Handmade Envelope Tutorial - 1

Tip - when using the Enveloper Pro to score (for this card I need to score at "B" each side) I find it is better to go from right to left. This stops the paper from buckling which can cause the scoring to be uneven which then skews the finished envelope. This presented me with a quandry though, as I couldn't see where to score. The problem was solved when I used a Sharpie to indicate the right spot (as shown in photo above right).

When folding the scored lines to make the envelope I find with heavier papers (100gsm and above) it's easy, but with lighter papers (90gsm and below) the folds aren't as defined so they can easily become skewed. I came up with a simple solution - a guide which fits the inside square/rectangle of the envelope made of strong card. I used 290gsm for mine. I then place it in the middle of the paper within the scored lines and fold, using the guide to make the folds straight.
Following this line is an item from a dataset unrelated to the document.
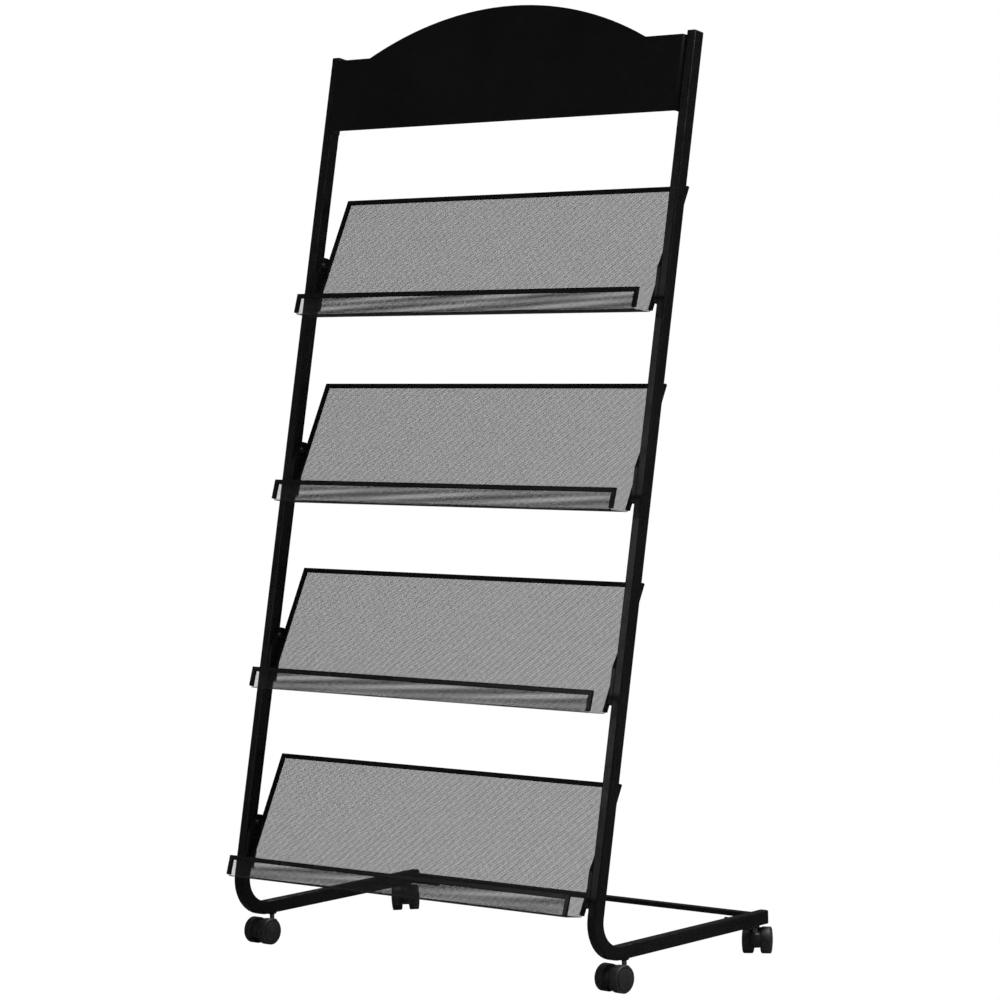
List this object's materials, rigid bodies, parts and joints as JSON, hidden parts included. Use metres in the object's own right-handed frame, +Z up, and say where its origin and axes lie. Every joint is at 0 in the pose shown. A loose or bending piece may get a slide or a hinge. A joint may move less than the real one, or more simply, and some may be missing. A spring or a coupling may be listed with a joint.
{
  "type": "newspaper rack",
  "caption": "Leaning floor rack with sloping wire-mesh trays between two bent side tubes, an arched header, a rear crossbar and swivelling twin-wheel casters.",
  "frame": {"origin": "on the floor, in the middle plane of the rack, midway between the front of the lowest tray and the rear of the casters", "axes": "+X to the right of someone facing the front of the rack; +Y from the front towards the rear, where the trays are reached from -Y; +Z up"},
  "size_m": [0.7436, 0.4498, 1.3742],
  "materials": {
    "frame_black": "satin black powder coat",
    "mesh_black": "satin black powder coat on fine expanded mesh",
    "screw_black": "black-coated steel",
    "plug_plastic": "fine-grained black moulded plastic",
    "caster_plastic": "black moulded nylon",
    "wheel_plastic": "black moulded nylon, lightly scuffed tread",
    "zinc_steel": "dull zinc-plated steel"
  },
  "bodies": {
    "rack": {"crossbar_screws": "screw_black", "front_left_caster_socket": "caster_plastic", "front_right_caster_socket": "caster_plastic", "header_panel": "frame_black", "header_screws": "screw_black", "left_leg_cap": "plug_plastic", "left_side_tube": "frame_black", "left_top_cap": "plug_plastic", "rear_crossbar": "frame_black", "rear_left_caster_socket": "caster_plastic", "rear_right_caster_socket": "caster_plastic", "right_leg_cap": "plug_plastic", "right_side_tube": "frame_black", "right_top_cap": "plug_plastic", "shelf_1_back_frame": "frame_black", "shelf_1_left_lug": "frame_black", "shelf_1_lip_frame": "frame_black", "shelf_1_mesh_tray": "mesh_black", "shelf_1_right_lug": "frame_black", "shelf_1_screws": "screw_black", "shelf_2_back_frame": "frame_black", "shelf_2_left_lug": "frame_black", "shelf_2_lip_frame": "frame_black", "shelf_2_mesh_tray": "mesh_black", "shelf_2_right_lug": "frame_black", "shelf_2_screws": "screw_black", "shelf_3_back_frame": "frame_black", "shelf_3_left_lug": "frame_black", "shelf_3_lip_frame": "frame_black", "shelf_3_mesh_tray": "mesh_black", "shelf_3_right_lug": "frame_black", "shelf_3_screws": "screw_black", "shelf_4_back_frame": "frame_black", "shelf_4_left_lug": "frame_black", "shelf_4_lip_frame": "frame_black", "shelf_4_mesh_tray": "mesh_black", "shelf_4_right_lug": "frame_black", "shelf_4_screws": "screw_black"},
    "front_left_swivel": {"front_left_caster_axle": "zinc_steel", "front_left_caster_body": "caster_plastic", "front_left_caster_stem": "zinc_steel"},
    "front_left_left_wheel": {"front_left_caster_left_wheel": "wheel_plastic"},
    "front_left_right_wheel": {"front_left_caster_right_wheel": "wheel_plastic"},
    "front_right_swivel": {"front_right_caster_axle": "zinc_steel", "front_right_caster_body": "caster_plastic", "front_right_caster_stem": "zinc_steel"},
    "front_right_left_wheel": {"front_right_caster_left_wheel": "wheel_plastic"},
    "front_right_right_wheel": {"front_right_caster_right_wheel": "wheel_plastic"},
    "rear_left_swivel": {"rear_left_caster_axle": "zinc_steel", "rear_left_caster_body": "caster_plastic", "rear_left_caster_stem": "zinc_steel"},
    "rear_left_left_wheel": {"rear_left_caster_left_wheel": "wheel_plastic"},
    "rear_left_right_wheel": {"rear_left_caster_right_wheel": "wheel_plastic"},
    "rear_right_swivel": {"rear_right_caster_axle": "zinc_steel", "rear_right_caster_body": "caster_plastic", "rear_right_caster_stem": "zinc_steel"},
    "rear_right_left_wheel": {"rear_right_caster_left_wheel": "wheel_plastic"},
    "rear_right_right_wheel": {"rear_right_caster_right_wheel": "wheel_plastic"}
  },
  "joints": [
    {"name": "front_left_swivel", "type": "hinge", "parent": "rack", "child": "front_left_swivel", "pos_m": [-0.34, -0.1175, 0.045], "axis": [0, 0, 1], "continuous": true},
    {"name": "front_left_left_wheel_spin", "type": "hinge", "parent": "front_left_swivel", "child": "front_left_left_wheel", "pos_m": [-0.34, -0.1385, 0.0195], "axis": [1, 0, 0], "continuous": true},
    {"name": "front_left_right_wheel_spin", "type": "hinge", "parent": "front_left_swivel", "child": "front_left_right_wheel", "pos_m": [-0.34, -0.1385, 0.0195], "axis": [1, 0, 0], "continuous": true},
    {"name": "front_right_swivel", "type": "hinge", "parent": "rack", "child": "front_right_swivel", "pos_m": [0.34, -0.1175, 0.045], "axis": [0, 0, 1], "continuous": true},
    {"name": "front_right_left_wheel_spin", "type": "hinge", "parent": "front_right_swivel", "child": "front_right_left_wheel", "pos_m": [0.3389, -0.13847, 0.0195], "axis": [0.9986, -0.0523, 0], "continuous": true},
    {"name": "front_right_right_wheel_spin", "type": "hinge", "parent": "front_right_swivel", "child": "front_right_right_wheel", "pos_m": [0.3389, -0.13847, 0.0195], "axis": [0.9986, -0.0523, 0], "continuous": true},
    {"name": "rear_left_swivel", "type": "hinge", "parent": "rack", "child": "rear_left_swivel", "pos_m": [-0.34, 0.181, 0.045], "axis": [0, 0, 1], "continuous": true},
    {"name": "rear_left_left_wheel_spin", "type": "hinge", "parent": "rear_left_swivel", "child": "rear_left_left_wheel", "pos_m": [-0.35561, 0.19505, 0.0195], "axis": [-0.6691, -0.7431, 0], "continuous": true},
    {"name": "rear_left_right_wheel_spin", "type": "hinge", "parent": "rear_left_swivel", "child": "rear_left_right_wheel", "pos_m": [-0.35561, 0.19505, 0.0195], "axis": [-0.6691, -0.7431, 0], "continuous": true},
    {"name": "rear_right_swivel", "type": "hinge", "parent": "rack", "child": "rear_right_swivel", "pos_m": [0.34, 0.181, 0.045], "axis": [0, 0, 1], "continuous": true},
    {"name": "rear_right_left_wheel_spin", "type": "hinge", "parent": "rear_right_swivel", "child": "rear_right_left_wheel", "pos_m": [0.32982, 0.19937, 0.0195], "axis": [-0.8746, -0.4848, 0], "continuous": true},
    {"name": "rear_right_right_wheel_spin", "type": "hinge", "parent": "rear_right_swivel", "child": "rear_right_right_wheel", "pos_m": [0.32982, 0.19937, 0.0195], "axis": [-0.8746, -0.4848, 0], "continuous": true}
  ]
}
Handmade Envelope Tutorial - 2

I fold the whole envelope with the guide inside and then slide it out. I adhere the bottom flap and it's ready to go!

Handmade Envelope Tutorial - 3

I also read somewhere online that a better tool to use is a metal stylus for scoring. I haven't tried this yet but I will - the purple bone folder/scorer that came with the board seems to be wearing away from overuse!

I hope this tutorial is helpful to someone out there. Please don't hesitate to leave a comment or email me if you have any comments or questions, I'd love to hear them!


  1. Those purple scorers wear out as do the ones that come with Scor Pal (you can buy replacements). I have one that I got at Michael's (I think they still carry them) that I've used for years and years, with no wear and tear.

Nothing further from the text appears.